▸ What you need to do
Stop after the line containing "ROOT_TOP = 2.0": print each line exactly from the first line of the listing up to that point.

▸ Data segment
--- begin ---

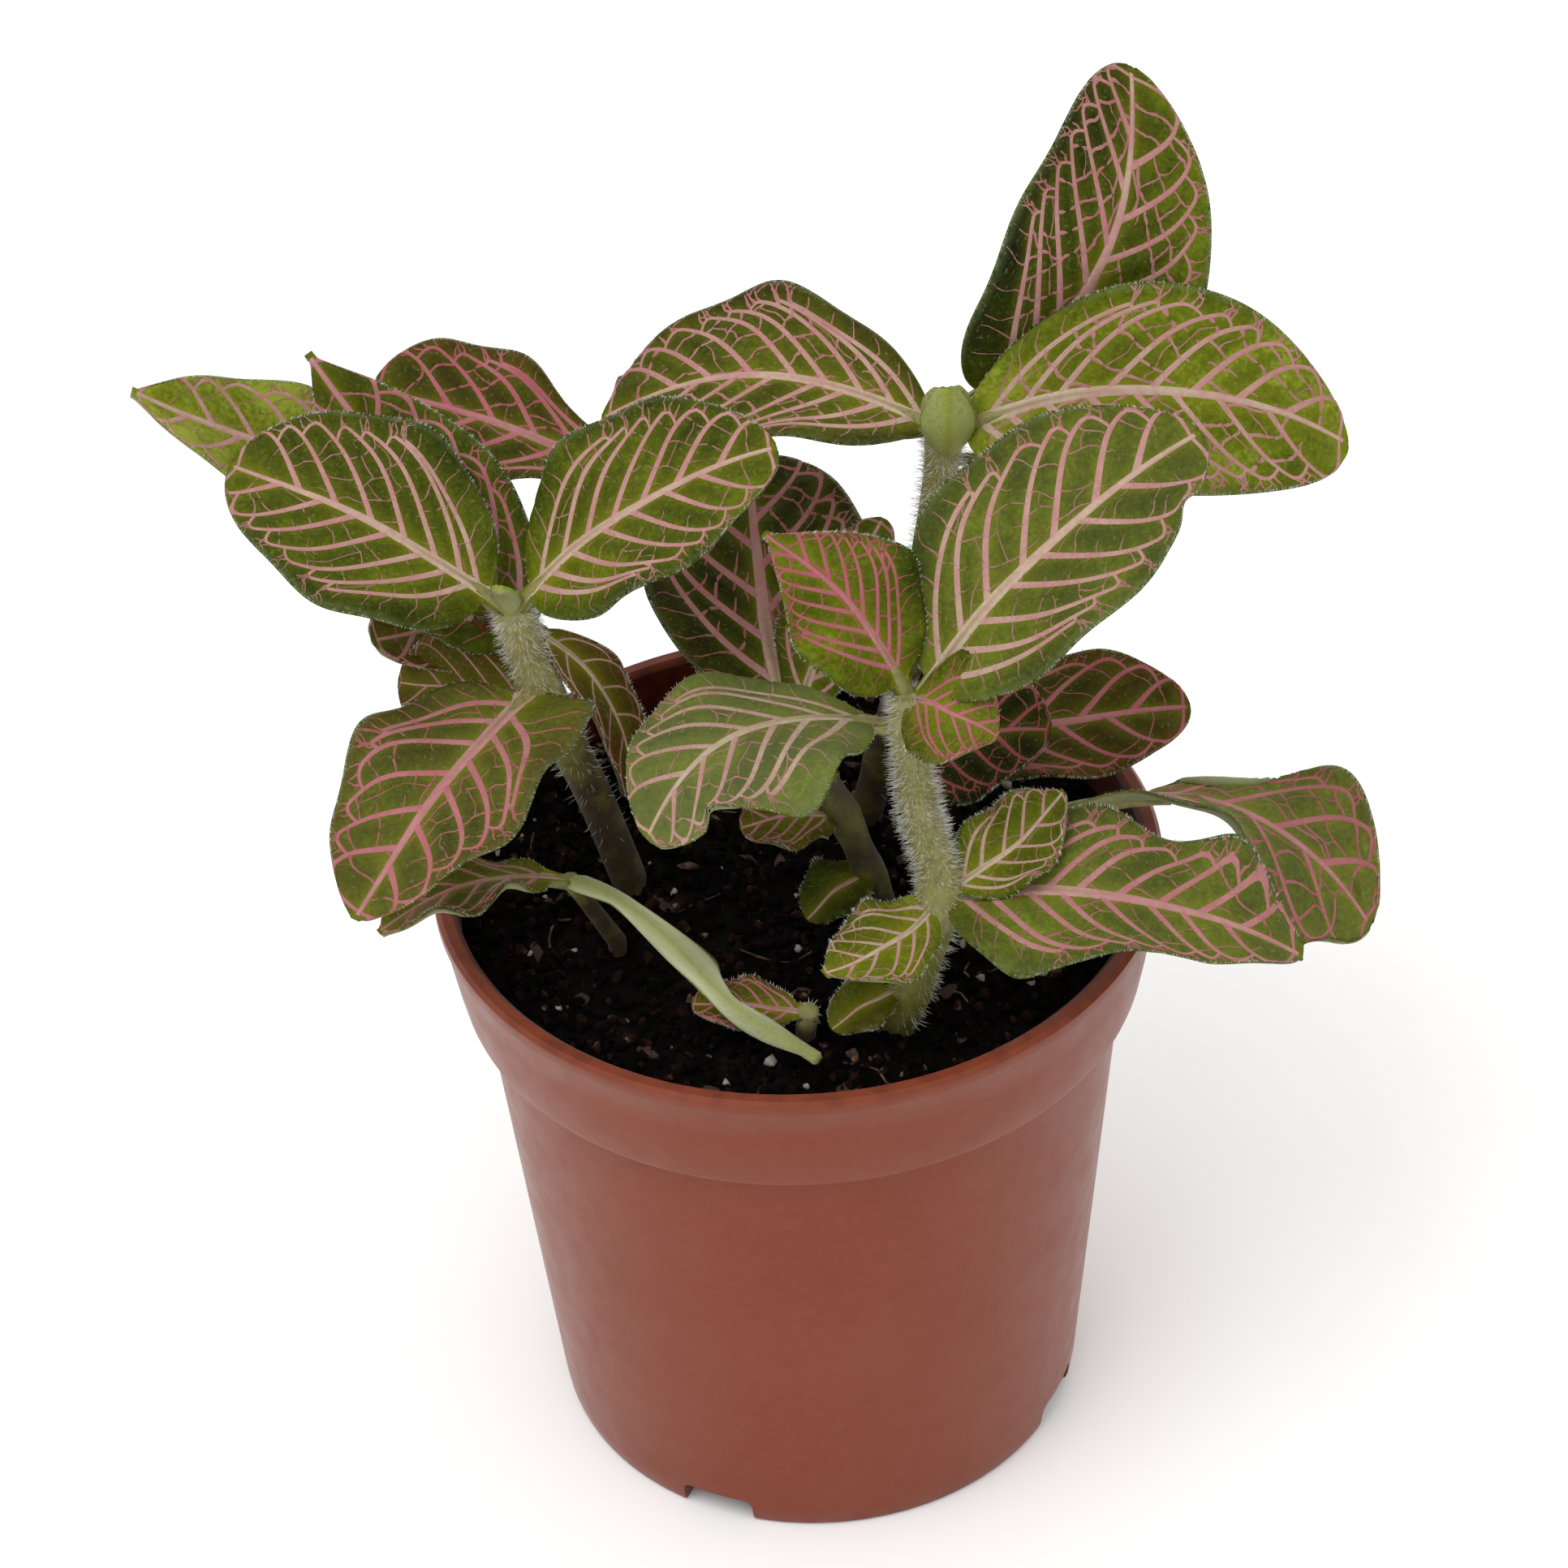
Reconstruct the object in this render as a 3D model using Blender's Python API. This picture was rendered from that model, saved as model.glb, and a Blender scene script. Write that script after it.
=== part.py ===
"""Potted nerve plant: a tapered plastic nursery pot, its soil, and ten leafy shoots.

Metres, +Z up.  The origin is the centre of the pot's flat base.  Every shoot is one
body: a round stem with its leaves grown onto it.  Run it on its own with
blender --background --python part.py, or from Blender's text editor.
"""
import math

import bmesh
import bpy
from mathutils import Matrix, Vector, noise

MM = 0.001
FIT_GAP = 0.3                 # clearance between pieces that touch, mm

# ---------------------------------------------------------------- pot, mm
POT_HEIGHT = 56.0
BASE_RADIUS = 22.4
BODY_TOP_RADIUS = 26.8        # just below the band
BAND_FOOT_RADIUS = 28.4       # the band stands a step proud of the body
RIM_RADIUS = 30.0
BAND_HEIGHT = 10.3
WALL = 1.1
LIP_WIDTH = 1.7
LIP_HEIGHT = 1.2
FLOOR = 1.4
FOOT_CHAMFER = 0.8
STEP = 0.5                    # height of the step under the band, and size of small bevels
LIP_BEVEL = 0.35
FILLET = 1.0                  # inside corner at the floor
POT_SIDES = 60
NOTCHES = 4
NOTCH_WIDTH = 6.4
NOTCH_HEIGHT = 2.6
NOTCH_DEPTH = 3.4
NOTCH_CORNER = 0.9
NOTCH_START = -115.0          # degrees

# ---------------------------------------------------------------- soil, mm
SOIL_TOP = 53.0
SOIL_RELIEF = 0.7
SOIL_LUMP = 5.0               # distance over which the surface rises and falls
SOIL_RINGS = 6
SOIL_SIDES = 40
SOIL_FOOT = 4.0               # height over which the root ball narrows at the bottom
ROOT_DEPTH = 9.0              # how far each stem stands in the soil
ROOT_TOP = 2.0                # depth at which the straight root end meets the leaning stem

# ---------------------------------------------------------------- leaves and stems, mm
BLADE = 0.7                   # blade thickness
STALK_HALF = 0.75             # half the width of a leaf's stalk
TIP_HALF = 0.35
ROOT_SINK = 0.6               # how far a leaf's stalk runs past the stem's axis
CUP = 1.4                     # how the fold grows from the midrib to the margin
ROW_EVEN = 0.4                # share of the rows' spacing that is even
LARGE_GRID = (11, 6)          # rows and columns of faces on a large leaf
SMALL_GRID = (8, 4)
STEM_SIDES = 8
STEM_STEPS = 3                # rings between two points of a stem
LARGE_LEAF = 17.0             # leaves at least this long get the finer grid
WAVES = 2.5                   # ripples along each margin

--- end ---

▸ Correct output
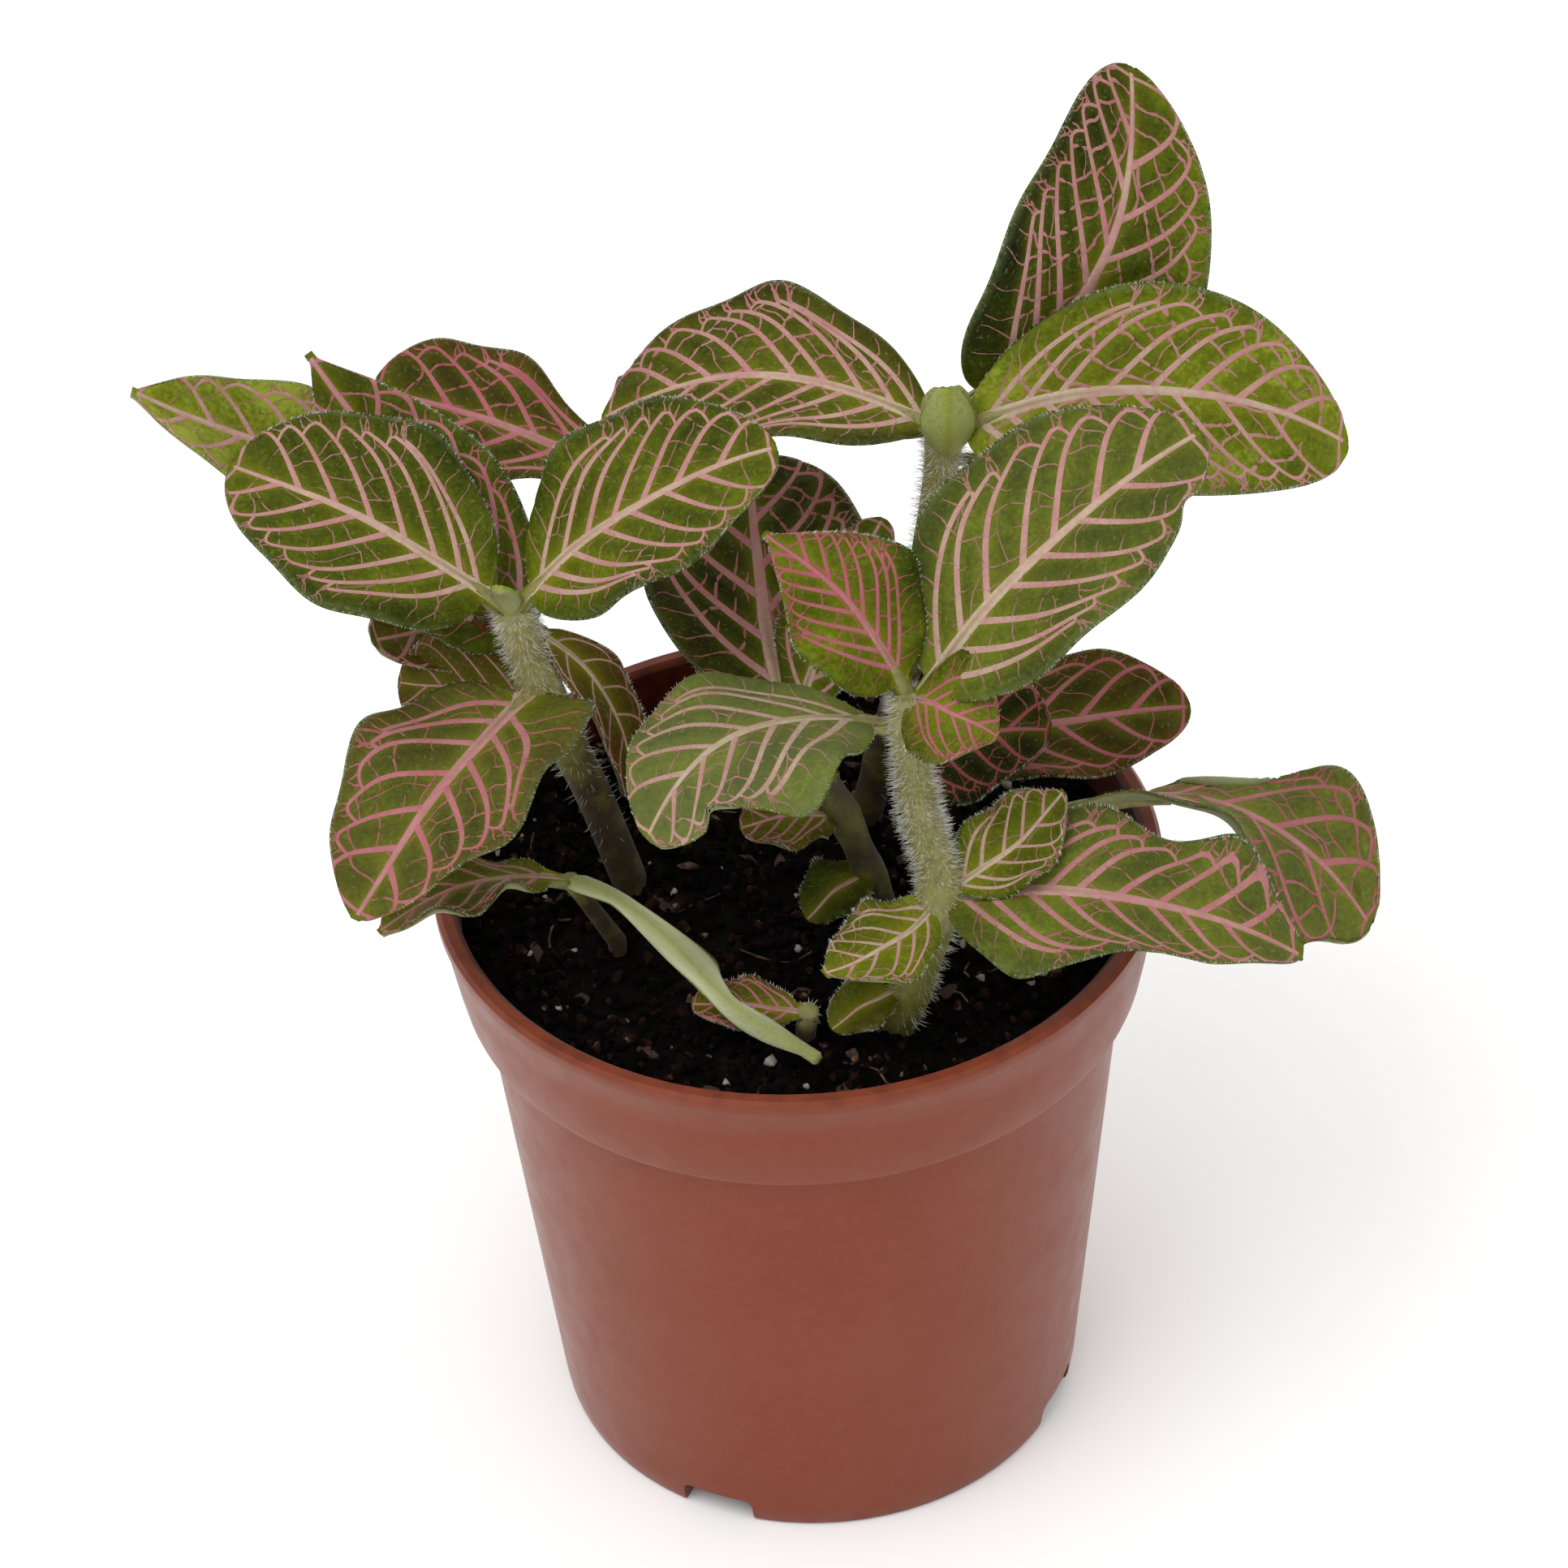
Reconstruct the object in this render as a 3D model using Blender's Python API. This picture was rendered from that model, saved as model.glb, and a Blender scene script. Write that script after it.
=== part.py ===
"""Potted nerve plant: a tapered plastic nursery pot, its soil, and ten leafy shoots.

Metres, +Z up.  The origin is the centre of the pot's flat base.  Every shoot is one
body: a round stem with its leaves grown onto it.  Run it on its own with
blender --background --python part.py, or from Blender's text editor.
"""
import math

import bmesh
import bpy
from mathutils import Matrix, Vector, noise

MM = 0.001
FIT_GAP = 0.3                 # clearance between pieces that touch, mm

# ---------------------------------------------------------------- pot, mm
POT_HEIGHT = 56.0
BASE_RADIUS = 22.4
BODY_TOP_RADIUS = 26.8        # just below the band
BAND_FOOT_RADIUS = 28.4       # the band stands a step proud of the body
RIM_RADIUS = 30.0
BAND_HEIGHT = 10.3
WALL = 1.1
LIP_WIDTH = 1.7
LIP_HEIGHT = 1.2
FLOOR = 1.4
FOOT_CHAMFER = 0.8
STEP = 0.5                    # height of the step under the band, and size of small bevels
LIP_BEVEL = 0.35
FILLET = 1.0                  # inside corner at the floor
POT_SIDES = 60
NOTCHES = 4
NOTCH_WIDTH = 6.4
NOTCH_HEIGHT = 2.6
NOTCH_DEPTH = 3.4
NOTCH_CORNER = 0.9
NOTCH_START = -115.0          # degrees

# ---------------------------------------------------------------- soil, mm
SOIL_TOP = 53.0
SOIL_RELIEF = 0.7
SOIL_LUMP = 5.0               # distance over which the surface rises and falls
SOIL_RINGS = 6
SOIL_SIDES = 40
SOIL_FOOT = 4.0               # height over which the root ball narrows at the bottom
ROOT_DEPTH = 9.0              # how far each stem stands in the soil
ROOT_TOP = 2.0                # depth at which the straight root end meets the leaning stem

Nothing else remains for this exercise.